CHip That's ... excessive.
Well, OK, very jaundiced. There are plenty of counter-examples. I was thinking primarily of the average small-town British writers' group, and I've been to a good many. The overwhelming problem, I think, is that many amateur writers devote all their energy not to improving their writing nor the necessary self-analysis, but to pursuit of the secret 'inside track' (the tip about the agent that will take them on; the new market/publisher to try; the author's lecture where they'll hear the secret of success; the paid-for conference where they'll find a publisher; and so on).
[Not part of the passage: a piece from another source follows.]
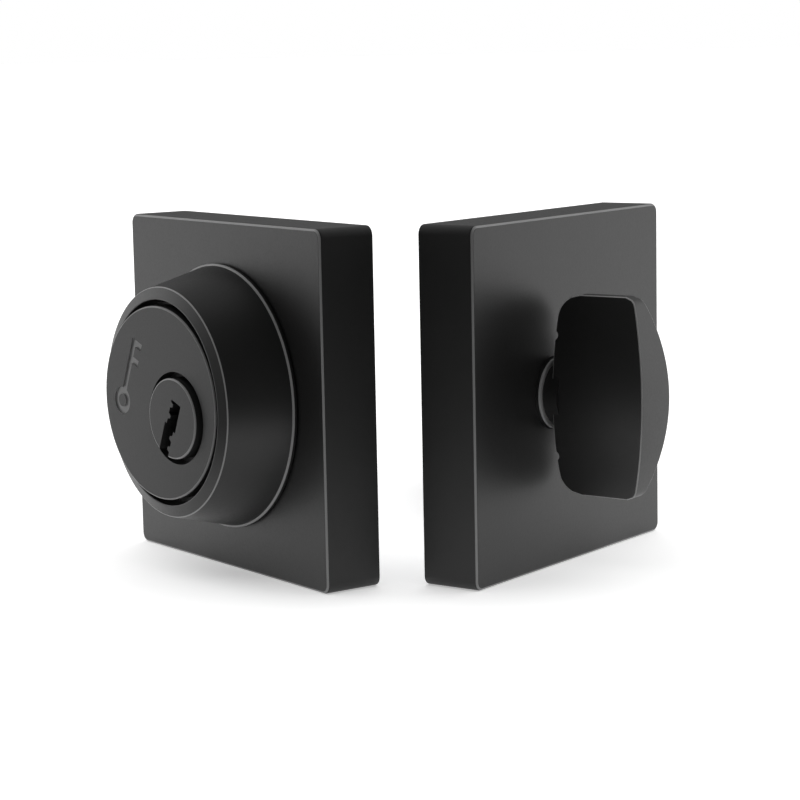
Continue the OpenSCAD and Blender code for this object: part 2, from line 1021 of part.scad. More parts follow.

When a group gets into that mode, it's just as much a dead end as the 'circle jerk' - even though they *think* all the effort they're throwing at networking is improving their chance of publication.
TNH: "Near as we can make out, they literally can't tell that their rejected writing isn't like the writing that does get published."
Strikes a chord. See this Journal of Personality and Social Psychology paper - "Unskilled and Unaware of It" (www.apa.org/journals/psp/psp7761121.html) which talks about incompetence, including in writing. Incompetence, it argues, carries a dual burden: not merely the incompetence itself, but the associated cognitive inability to recognise competence elsewhere. I came to the conclusion recently that writers' groups are a waste of time for this very reason. You can critique until you're blue in the face, but many, if not most, amateur writers will never, ever, grasp what their problem is.